After operator Enterprise Products completes the process of reversing the line by June, it will be limited to shipping crude via two Gulf of Mexico terminals and a system of local pipelines into Houston area refineries.

But Bryan Mound will still be able to discharge crude at a rate of 1.25 million bpd, according to an energy department official.

“When the pipeline is reversed, the distribution capability of crude from the SPR site will still be nearly 25 percent more than the site’s maximum drawdown rate, ensuring more than sufficient distribution capability,” the official said.

The Capline from Louisiana to Illinois, the largest such south-to-north pipeline, in theory has plenty of spare capacity since it has been running at less than a quarter of its 1.2 million bpd — but that is because a glut of Canadian and North Dakota crude is already sating the big Midwest refiners.

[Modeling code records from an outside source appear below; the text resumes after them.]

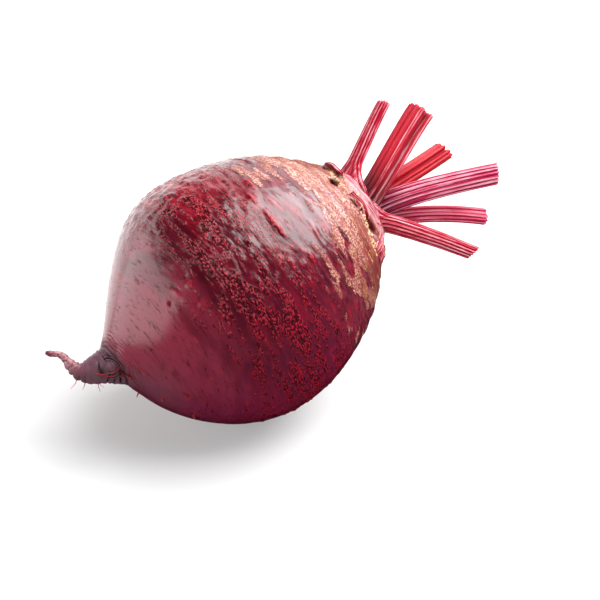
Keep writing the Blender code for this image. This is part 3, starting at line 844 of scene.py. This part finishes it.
def make_stalk(name, line, width, thickness, ribs, looks, sheath, channel, aside, bare, slant, material):
    """One stalk from its row of measures."""
    sides = SIDES_PER_RIB * ribs
    # Painted shade at the feet: full on the inner stalks, which stand in each other's shade, and 0.3 of it on
    # the two with broad sheaths.
    shade = 0.3 if max(sheath[:2]) > 1.0 else 1.0
    bm = bmesh.new()
    corners = bmesh.ops.create_circle(bm, segments=sides, radius=1.0)["verts"]
    ring_edges = list(bm.edges)
    close_across(bm, corners)
    shades = []
    for step in range(STALK_RINGS):
        share = (step / (STALK_RINGS - 1)) ** 1.3
        if step:
            ring_edges, corners = extrude_ring(bm, ring_edges)
        middle, direction = bezier(line, share)
        look = radians(looks[0] + (looks[1] - looks[0]) * ease(share, 0.0, FOOT_TURNS_BY))
        outward = Vector((cos(look), sin(look), 0.0))
        outward = (outward - direction * outward.dot(direction)).normalized()
        sideways = direction.cross(outward)
        wide = width[0] + (width[1] - width[0]) * share
        foot = max(1.0 - share / sheath[2], 0.0) ** 1.5
        shaded = shade * (1.0 - float(ease(share, 0.08, 0.55)))
        curl = foot / max(Vector(line[0][:2]).length, TIGHTEST_CURL)
        for i, corner in enumerate(corners):
            turn = 2 * pi * i / sides
            crest = abs(cos(ribs * turn / 2)) ** 0.7
            reach = 0.5 * wide + foot * sheath[1 if cos(turn) > 0 else 0]
            rib = RIB_DEPTH * (2 * crest - 1.1) * (1 - 0.7 * foot)
            x = (reach + rib) * cos(turn)
            beyond = min(max(abs(x) - 0.5 * wide, 0.0) / 6.0, 1.0)
            y = (0.5 * thickness * (1 - SHEATH_THINS_BY * beyond) + rib) * sin(turn)
            hollow = exp(-(((x - aside * wide) / (CHANNEL_SHARE * wide)) ** 2)) * (sin(turn) < 0)
            y += channel * hollow * (1 - foot)
            pale = crest - bare * float(ease(x / wide, 0.05, 0.3))
            # The last value is painted shade for the foot layer: towards the foot, and in the channel.
            shades.append((x, y, share * FIBRE_LENGTH, pale, max(shaded, 0.4 * channel * hollow**2)))
            if curl > 1e-6:
                x, y = (1 / curl + y) * sin(curl * x), (1 / curl + y) * cos(curl * x) - 1 / curl
            cut = (slant * x + 0.35 * crest) * (step == STALK_RINGS - 1)
            corner.co = middle + sideways * x + outward * y + direction * cut
    bmesh.ops.contextual_create(bm, geom=ring_edges)
    piece = lay_down(name.replace("stalk", "leaf_stalk"), bm, material)
    shades = np.array(shades, np.float32)
    fibre = piece.data.attributes.new("fibre", "FLOAT_VECTOR", "POINT")
    fibre.data.foreach_set("vector", shades[:, :3].ravel())
    paint(piece, rib=shades[:, 3], foot=shades[:, 4])
    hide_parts(name)


for name, stalk in STALKS.items():
    make_stalk(name, *stalk)

# %% [markdown]
# ## A place on the skin
#
# What comes next hugs the skin, and a shrinkwrap modifier could press it on. It would also flatten it.
# Reading a point of the finished skin, with the ways out and up there, leaves each piece free to rise
# from it as far as it should.


# %% Find a place on the skin
def on_skin(travel, turn):
    """A point of the skin by the way over it from the tail and the turn, with out and up there."""
    row = int(np.clip(np.searchsorted(TRAVEL, travel), 1, ROWS - 2))
    away = (TURN - radians(turn) + pi) % (2 * pi) - pi
    column = int(np.abs(away).argmin())
    share = float(np.clip((travel - TRAVEL[row - 1]) / (TRAVEL[row] - TRAVEL[row - 1]), 0, 1))
    step = 1 if away[column] < 0 else -1
    beside = (column + step) % SIDES
    gap = abs((TURN[beside] - TURN[column] + pi) % (2 * pi) - pi)
    part = min(abs(away[column]) / gap, 1.0)
    low = PLACES[row - 1, column] * (1 - part) + PLACES[row - 1, beside] * part
    high = PLACES[row, column] * (1 - part) + PLACES[row, beside] * part
    up = Vector(PLACES[row + 1, column] - PLACES[row - 1, column]).normalized()
    round_by = Vector(PLACES[row, (column + 1) % SIDES] - PLACES[row, column - 1]).normalized()
    return Vector(low * (1 - share) + high * share), round_by.cross(up).normalized(), up


def travel_at(height):
    """The way over the skin from the tip to a height above the bent end of the tail."""
    return float(np.interp(height, HEIGHT[HEIGHT > -60], TRAVEL[HEIGHT > -60]))


def thicken(bm, thickness):
    """Gives sheets a wall: a copy of them, set inwards along the points' own normals."""
    made = bmesh.ops.extrude_face_region(bm, geom=list(bm.faces), use_keep_orig=True)["geom"]
    bm.normal_update()
    for vert in [part for part in made if isinstance(part, bmesh.types.BMVert)]:
        vert.co -= vert.normal * thickness


print("the crown's rim is", round(travel_at(48.0), 1), "mm from the tip over the skin")

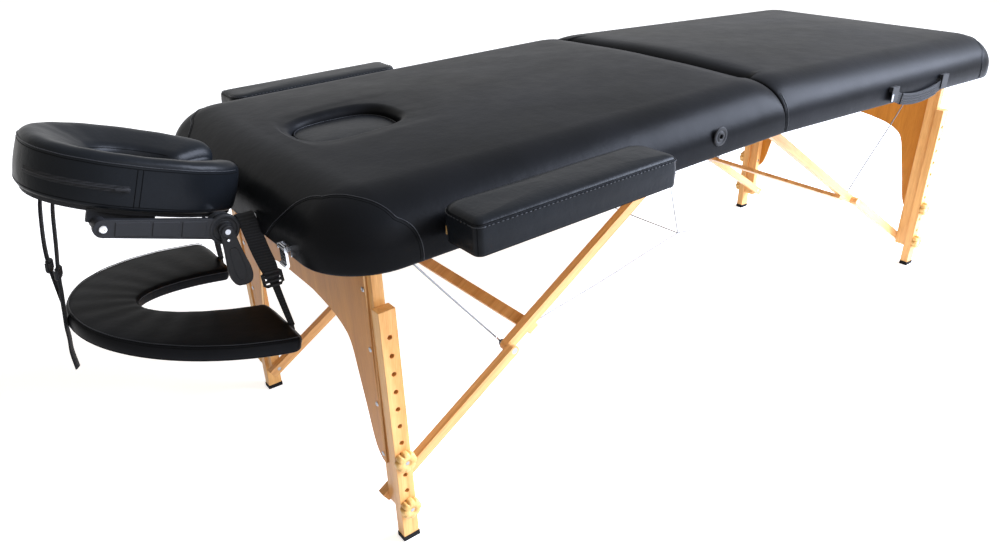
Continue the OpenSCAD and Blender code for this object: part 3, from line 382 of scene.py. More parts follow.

Meanwhile Gulf Coast plants are filling up on growing output from the Eagle Ford shale in Texas, reducing import demand. Because most U.S. crude oil cannot legally be exported, SPR supplies will typically only displace seaborne imports.

U.S. crude oil imports into the Gulf Coast region, known as Padd 3, fell 8 percent last year to below 5 million bpd, the lowest level since the 1990s.

Last year, at least some of the crude released from the SPR traveled further afield, beyond the Gulf Coast.

Tesoro, whose only refineries are on the West Coast, bought 1.2 million barrels, while East Coast refiner Sunoco bought 1.4 million barrels. Obama issued 44 waivers to the Jones Act to allow companies to use non-U.S. tankers for shipments last year.

But the East Coast looks a less likely market this year. Sunoco is set to close its 335,000 bpd Philadelphia refinery before June if it does not find a buyer. That could cut the region’s capacity to less than 700,000 bpd.

Ultimately the rate of release means little if you cannot get the oil quickly to those who need it most, says Mark Routt, a senior oil market consultant at KBR Advanced Technologies.

“To say that you have this drawdown capability, but you’re putting oil in places it doesn’t need to go, isn’t really helpful to the market,” Routt said.